Exemptions from the Tax?
What solution would I suggest? I don’t think there is a definite solution to the problem. You can’t go full Domain Driven Design on a three-hour Maexle event. By the time you’ve built your fancy Domain Specific Language to write code with the customer besides you, everybody else has gathered their game points and gone home. If you switch to a language that has a string tokenizer in its standard library, you can speed up your programming, but maybe just produce a bigger heap of slightly less low-leveled pure fabrication code.
I don’t want to advocate a solution. My attempt is to highlight the problem: The Pure Fabrication Tax. Given the right (or wrong) amount of extrinsic (or intrinsic) motivation, we are able to produce a mess in just a few hours without really connecting to the domain we produce the mess for. If we didn’t program a Maexle bot that night, but a poker bot or a chat bot, most if not all of the problems and bugs would have been the same. This is not a domain-specific problem. It’s our problem. We probably just like to pay the tax.
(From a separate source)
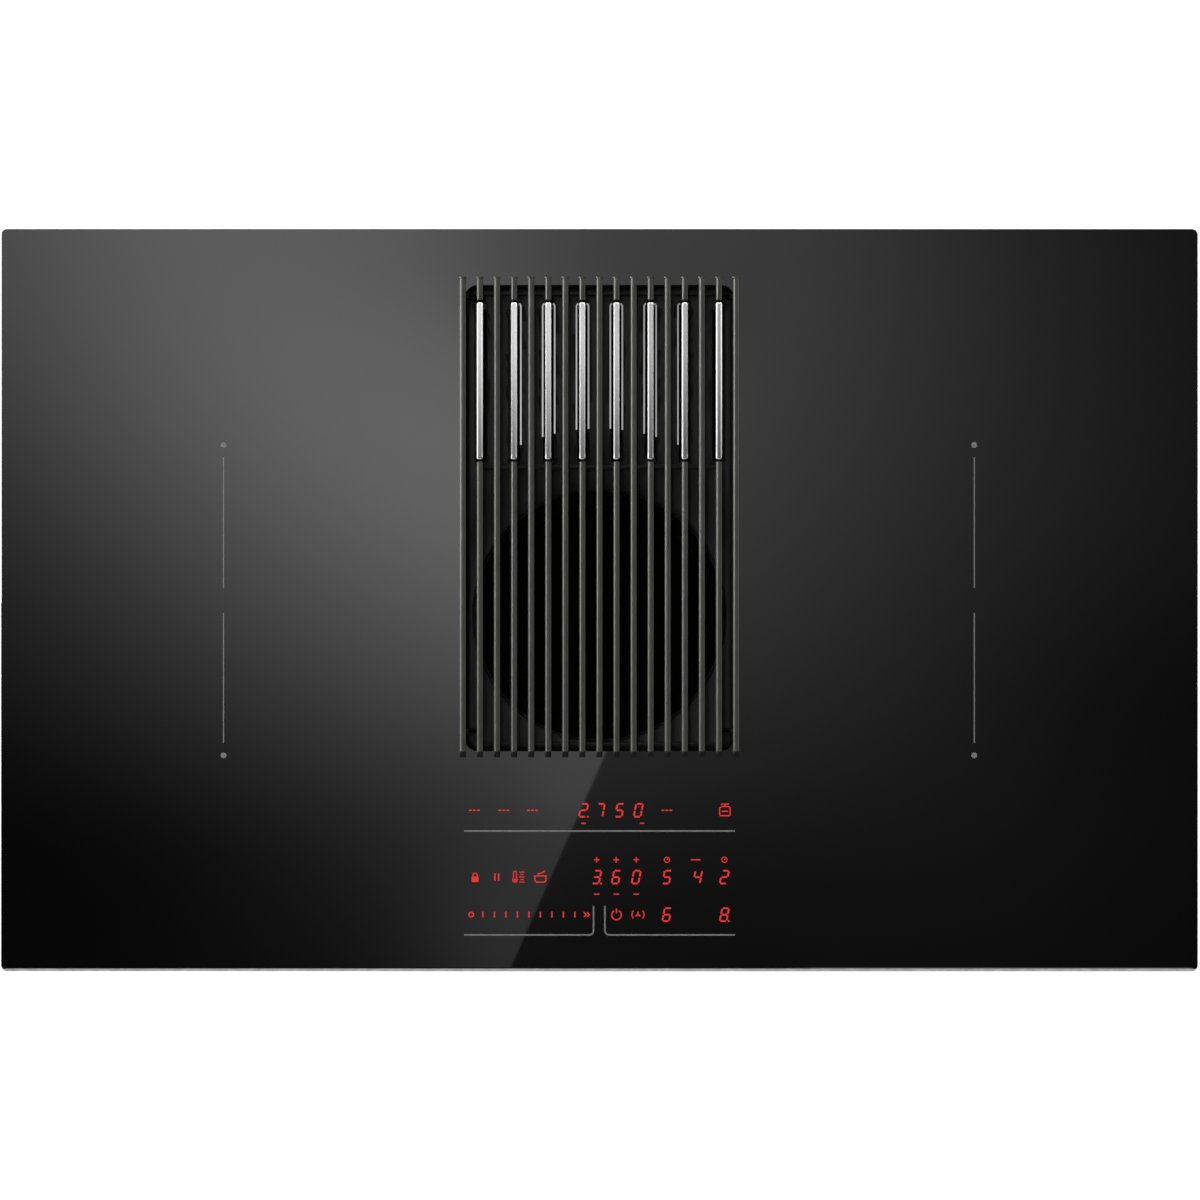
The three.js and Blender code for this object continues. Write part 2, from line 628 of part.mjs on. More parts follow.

What are your thoughts on the Pure Fabrication Tax? Can you see it? Do you have an idea for a solution approach? Leave your comment below!
Disclaimer
And to counter everybody who thinks I’m just bashing the other participants on the event: I was the first one online on the server, with a task that requires virtually no effort and doesn’t even participate directly in the competition, with tools that solved nearly all my pure fabrication problems and still managed to create a program that contained less than five domain terms and was useless for its intended purpose. I said I value the economics of my customer (even if there was none), so I know that I failed hardest on the event. And I had prior knowledge. There was just nobody to compare my mess to.